The problem:
Find each line that has the string "imported" and give the total, with nothing else.

Material:
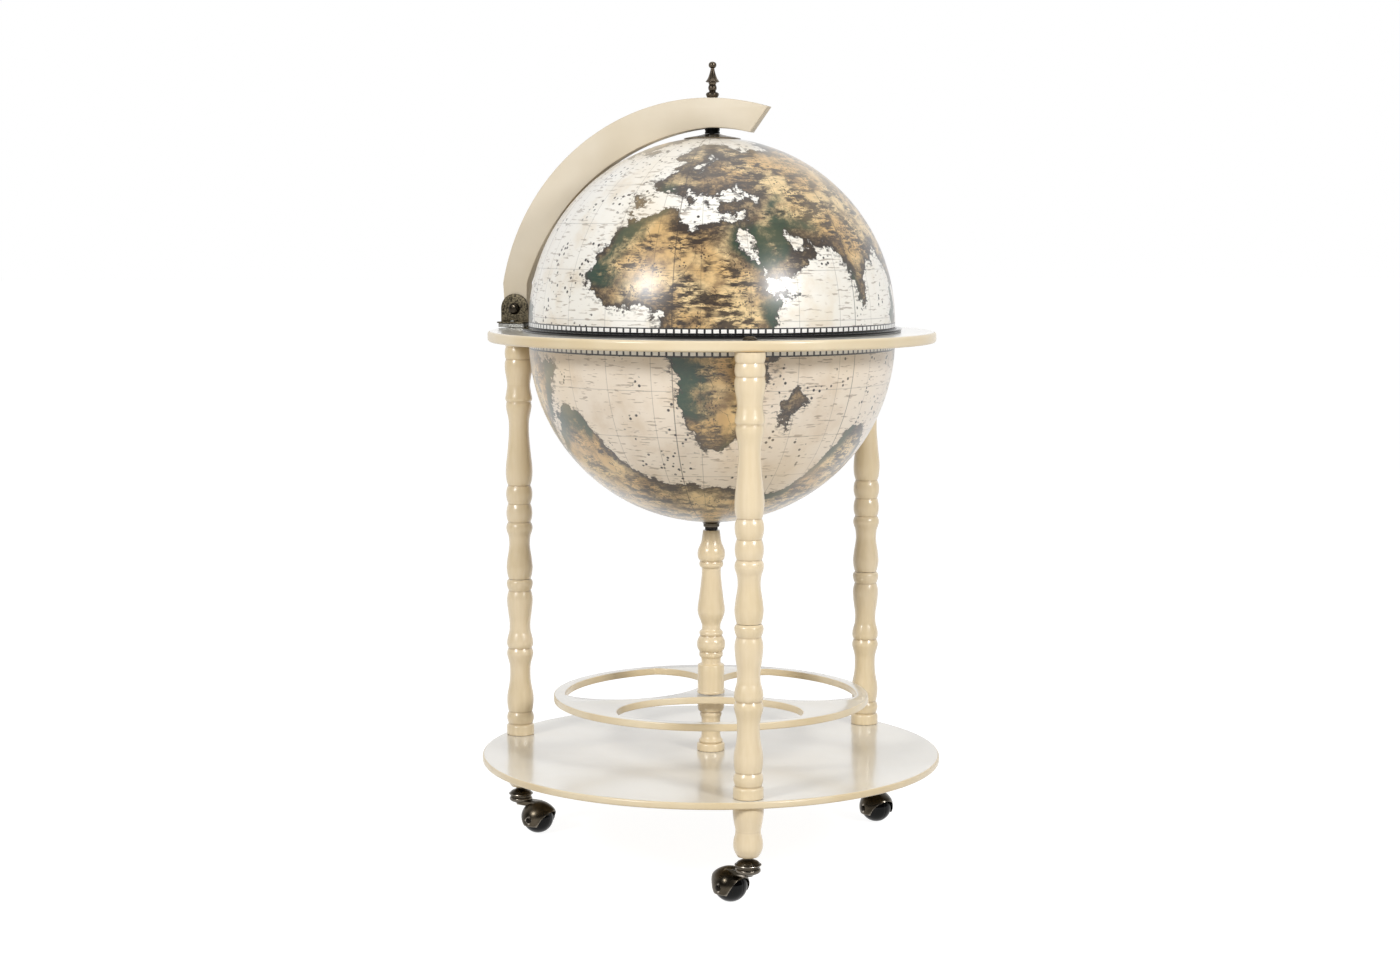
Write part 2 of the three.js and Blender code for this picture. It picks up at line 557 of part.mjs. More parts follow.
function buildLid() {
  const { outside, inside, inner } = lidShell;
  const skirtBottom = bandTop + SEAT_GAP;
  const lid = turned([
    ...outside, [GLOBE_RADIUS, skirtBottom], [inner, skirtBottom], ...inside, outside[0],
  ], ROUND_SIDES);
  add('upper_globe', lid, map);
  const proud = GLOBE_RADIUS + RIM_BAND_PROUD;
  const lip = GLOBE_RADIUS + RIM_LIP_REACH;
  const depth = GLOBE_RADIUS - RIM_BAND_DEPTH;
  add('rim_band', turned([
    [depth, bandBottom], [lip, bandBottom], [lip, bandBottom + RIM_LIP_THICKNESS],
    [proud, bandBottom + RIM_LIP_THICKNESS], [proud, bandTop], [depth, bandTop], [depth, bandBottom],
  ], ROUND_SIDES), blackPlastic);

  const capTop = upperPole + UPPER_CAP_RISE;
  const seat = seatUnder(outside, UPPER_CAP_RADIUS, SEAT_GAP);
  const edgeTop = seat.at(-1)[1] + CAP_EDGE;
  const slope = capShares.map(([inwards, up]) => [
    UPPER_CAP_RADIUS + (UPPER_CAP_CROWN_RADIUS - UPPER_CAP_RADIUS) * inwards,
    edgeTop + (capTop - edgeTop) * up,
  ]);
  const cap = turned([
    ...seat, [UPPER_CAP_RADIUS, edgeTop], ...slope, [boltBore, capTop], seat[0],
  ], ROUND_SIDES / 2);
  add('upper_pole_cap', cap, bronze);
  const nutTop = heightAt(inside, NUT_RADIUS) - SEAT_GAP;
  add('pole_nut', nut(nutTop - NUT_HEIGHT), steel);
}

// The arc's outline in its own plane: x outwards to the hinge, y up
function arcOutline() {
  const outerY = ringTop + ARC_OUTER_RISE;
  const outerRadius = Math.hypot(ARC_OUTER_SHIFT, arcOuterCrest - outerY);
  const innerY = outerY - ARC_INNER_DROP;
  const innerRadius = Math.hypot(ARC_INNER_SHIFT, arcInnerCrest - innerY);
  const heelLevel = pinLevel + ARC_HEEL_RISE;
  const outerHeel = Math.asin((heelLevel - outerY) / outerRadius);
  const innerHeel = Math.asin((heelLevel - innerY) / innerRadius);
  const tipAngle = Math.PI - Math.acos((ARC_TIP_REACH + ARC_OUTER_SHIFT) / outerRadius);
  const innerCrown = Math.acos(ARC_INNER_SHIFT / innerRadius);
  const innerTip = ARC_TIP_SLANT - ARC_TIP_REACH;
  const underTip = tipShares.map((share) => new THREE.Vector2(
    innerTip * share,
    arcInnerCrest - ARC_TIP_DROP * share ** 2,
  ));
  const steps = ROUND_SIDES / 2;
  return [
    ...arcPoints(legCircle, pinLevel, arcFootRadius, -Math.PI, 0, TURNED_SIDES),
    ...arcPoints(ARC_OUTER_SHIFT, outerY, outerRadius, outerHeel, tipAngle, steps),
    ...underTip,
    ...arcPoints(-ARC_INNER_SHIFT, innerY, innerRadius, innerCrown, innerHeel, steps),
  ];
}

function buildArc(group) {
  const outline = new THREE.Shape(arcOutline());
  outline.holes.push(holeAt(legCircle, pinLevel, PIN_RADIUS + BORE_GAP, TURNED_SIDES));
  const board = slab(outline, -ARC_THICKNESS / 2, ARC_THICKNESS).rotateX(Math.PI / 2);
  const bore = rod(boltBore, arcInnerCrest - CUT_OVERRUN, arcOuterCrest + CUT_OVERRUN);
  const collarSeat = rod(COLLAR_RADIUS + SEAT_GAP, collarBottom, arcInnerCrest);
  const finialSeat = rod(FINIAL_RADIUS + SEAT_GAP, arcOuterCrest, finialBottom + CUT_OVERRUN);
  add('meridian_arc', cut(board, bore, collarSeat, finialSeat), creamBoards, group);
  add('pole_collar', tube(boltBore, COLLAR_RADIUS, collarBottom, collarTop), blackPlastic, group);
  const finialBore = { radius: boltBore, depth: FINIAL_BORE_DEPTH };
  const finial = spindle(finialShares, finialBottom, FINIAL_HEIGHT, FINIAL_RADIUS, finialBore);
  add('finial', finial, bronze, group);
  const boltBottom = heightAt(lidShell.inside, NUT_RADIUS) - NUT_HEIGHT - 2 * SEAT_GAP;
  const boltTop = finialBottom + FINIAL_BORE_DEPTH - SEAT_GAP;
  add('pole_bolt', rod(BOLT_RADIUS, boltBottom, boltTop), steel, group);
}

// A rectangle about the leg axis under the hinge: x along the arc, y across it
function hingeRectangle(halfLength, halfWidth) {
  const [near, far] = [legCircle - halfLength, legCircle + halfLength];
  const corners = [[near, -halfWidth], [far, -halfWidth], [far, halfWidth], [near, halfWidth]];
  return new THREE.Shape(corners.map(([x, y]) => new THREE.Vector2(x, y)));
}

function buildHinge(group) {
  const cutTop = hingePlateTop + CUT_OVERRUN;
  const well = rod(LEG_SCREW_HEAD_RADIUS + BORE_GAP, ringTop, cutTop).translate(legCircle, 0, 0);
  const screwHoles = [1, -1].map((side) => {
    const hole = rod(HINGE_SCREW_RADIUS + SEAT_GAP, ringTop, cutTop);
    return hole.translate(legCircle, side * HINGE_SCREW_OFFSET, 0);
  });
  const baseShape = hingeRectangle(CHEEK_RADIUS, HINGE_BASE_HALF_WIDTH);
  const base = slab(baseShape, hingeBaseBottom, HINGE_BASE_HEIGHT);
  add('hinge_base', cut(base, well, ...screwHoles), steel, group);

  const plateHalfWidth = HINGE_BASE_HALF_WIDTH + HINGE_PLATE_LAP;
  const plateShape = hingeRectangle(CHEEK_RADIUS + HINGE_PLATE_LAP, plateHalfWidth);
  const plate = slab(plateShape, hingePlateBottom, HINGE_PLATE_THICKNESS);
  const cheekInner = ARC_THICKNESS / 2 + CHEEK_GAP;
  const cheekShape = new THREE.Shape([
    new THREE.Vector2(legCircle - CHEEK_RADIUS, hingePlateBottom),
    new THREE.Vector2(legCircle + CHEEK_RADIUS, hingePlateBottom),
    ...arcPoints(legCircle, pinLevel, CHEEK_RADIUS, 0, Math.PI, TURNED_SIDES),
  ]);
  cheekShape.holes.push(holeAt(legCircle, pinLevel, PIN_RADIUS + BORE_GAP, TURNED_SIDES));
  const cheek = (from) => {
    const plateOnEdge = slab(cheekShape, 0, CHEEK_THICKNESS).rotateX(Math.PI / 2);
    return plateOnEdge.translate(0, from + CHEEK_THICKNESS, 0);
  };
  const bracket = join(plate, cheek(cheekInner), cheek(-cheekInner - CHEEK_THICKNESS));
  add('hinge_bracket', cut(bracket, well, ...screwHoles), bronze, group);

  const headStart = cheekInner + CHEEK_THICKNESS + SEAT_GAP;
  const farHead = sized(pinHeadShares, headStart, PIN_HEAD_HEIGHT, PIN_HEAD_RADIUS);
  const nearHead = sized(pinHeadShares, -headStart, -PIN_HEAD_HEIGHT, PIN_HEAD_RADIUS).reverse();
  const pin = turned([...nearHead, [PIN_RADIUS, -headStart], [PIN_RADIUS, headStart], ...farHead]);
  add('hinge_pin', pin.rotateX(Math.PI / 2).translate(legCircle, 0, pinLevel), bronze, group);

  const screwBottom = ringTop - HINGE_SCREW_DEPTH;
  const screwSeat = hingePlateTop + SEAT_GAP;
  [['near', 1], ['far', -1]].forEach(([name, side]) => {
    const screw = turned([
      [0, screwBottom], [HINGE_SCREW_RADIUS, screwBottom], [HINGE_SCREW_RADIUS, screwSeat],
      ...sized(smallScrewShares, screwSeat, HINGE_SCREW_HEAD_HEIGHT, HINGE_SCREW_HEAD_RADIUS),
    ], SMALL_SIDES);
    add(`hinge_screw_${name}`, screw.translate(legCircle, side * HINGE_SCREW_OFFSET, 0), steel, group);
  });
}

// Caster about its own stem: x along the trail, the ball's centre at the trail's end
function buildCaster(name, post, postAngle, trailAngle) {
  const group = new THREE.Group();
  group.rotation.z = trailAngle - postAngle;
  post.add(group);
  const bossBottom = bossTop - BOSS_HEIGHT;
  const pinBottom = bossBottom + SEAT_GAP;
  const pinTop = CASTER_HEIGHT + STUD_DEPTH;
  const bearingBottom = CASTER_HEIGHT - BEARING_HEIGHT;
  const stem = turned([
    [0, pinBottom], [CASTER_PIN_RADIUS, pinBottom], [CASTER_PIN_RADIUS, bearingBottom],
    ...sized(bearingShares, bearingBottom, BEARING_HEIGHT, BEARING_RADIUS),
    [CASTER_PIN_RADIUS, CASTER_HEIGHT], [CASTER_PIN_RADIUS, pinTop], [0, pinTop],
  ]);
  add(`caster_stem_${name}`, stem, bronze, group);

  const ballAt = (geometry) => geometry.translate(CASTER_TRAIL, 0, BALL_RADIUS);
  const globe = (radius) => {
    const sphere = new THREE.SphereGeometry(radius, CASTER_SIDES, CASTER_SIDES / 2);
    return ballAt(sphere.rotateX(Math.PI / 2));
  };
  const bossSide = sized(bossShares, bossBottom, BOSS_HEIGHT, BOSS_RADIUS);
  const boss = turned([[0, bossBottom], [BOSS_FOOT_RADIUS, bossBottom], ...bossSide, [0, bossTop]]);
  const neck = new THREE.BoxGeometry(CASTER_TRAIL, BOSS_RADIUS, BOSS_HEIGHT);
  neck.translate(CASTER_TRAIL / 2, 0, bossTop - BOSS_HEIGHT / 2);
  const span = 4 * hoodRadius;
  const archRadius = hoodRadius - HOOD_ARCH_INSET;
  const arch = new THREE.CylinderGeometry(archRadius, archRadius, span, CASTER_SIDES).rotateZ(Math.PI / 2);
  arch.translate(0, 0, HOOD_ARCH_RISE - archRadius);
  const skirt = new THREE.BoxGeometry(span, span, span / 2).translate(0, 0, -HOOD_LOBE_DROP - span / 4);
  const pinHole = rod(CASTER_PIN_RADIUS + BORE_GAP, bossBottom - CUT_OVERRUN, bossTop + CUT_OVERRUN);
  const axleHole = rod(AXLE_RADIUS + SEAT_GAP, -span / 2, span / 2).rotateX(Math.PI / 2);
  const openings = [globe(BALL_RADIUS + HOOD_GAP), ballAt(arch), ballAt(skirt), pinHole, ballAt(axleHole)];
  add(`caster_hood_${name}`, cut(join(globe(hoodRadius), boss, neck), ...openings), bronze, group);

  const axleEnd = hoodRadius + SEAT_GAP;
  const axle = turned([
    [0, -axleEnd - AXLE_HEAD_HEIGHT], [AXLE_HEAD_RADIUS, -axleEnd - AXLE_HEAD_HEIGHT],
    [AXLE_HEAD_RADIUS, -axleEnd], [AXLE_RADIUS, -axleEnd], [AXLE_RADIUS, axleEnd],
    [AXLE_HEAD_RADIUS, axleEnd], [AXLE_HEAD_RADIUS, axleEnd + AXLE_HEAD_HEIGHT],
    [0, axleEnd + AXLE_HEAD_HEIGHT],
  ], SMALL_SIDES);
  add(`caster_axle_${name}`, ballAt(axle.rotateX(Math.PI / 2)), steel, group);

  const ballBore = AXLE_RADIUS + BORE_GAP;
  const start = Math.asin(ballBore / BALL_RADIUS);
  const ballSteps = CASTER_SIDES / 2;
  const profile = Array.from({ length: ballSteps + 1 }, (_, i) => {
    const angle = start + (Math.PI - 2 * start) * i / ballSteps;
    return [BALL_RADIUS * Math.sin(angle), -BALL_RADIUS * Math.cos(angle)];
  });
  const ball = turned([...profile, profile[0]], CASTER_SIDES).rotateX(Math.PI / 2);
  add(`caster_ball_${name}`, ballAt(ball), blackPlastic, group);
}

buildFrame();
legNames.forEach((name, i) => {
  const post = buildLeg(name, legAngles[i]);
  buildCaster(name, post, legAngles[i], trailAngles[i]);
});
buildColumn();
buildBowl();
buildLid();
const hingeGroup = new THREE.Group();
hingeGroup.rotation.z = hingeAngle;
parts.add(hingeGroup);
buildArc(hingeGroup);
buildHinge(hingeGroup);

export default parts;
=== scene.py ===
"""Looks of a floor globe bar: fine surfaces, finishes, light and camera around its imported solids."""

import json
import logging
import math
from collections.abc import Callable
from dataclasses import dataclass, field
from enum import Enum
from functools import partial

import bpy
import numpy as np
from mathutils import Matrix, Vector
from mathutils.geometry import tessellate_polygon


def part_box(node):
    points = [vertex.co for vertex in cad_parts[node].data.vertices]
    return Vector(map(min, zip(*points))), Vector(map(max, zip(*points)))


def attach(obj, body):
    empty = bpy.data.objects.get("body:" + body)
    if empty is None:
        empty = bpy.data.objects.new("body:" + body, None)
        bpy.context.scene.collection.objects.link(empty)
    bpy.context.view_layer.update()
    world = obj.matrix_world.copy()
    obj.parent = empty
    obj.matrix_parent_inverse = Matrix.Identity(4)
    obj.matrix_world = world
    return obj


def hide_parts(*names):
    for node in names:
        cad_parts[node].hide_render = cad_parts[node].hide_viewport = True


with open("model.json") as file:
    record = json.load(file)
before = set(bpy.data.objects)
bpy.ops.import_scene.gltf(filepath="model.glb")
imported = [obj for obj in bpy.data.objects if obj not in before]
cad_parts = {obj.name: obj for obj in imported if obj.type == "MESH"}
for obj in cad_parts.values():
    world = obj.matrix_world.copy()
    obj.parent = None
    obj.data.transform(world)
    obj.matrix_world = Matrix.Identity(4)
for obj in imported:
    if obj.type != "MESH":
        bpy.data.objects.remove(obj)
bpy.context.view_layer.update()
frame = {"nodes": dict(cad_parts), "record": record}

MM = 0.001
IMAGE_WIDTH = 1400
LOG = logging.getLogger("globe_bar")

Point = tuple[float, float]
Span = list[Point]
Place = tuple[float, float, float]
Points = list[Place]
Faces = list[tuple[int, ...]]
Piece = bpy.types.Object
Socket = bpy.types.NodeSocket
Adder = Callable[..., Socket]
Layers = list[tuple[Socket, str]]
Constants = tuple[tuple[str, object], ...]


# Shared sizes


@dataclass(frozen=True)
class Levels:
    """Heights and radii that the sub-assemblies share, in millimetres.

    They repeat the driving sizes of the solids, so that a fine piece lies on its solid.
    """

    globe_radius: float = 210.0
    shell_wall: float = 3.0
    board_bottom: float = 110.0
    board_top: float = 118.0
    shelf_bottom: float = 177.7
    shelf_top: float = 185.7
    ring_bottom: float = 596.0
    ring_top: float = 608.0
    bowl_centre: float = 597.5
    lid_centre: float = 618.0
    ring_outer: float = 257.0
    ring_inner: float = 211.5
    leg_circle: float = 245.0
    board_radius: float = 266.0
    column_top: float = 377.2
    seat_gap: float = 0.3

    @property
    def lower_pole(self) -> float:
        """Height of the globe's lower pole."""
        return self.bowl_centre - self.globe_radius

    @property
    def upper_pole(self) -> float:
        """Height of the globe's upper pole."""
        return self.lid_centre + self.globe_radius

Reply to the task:
4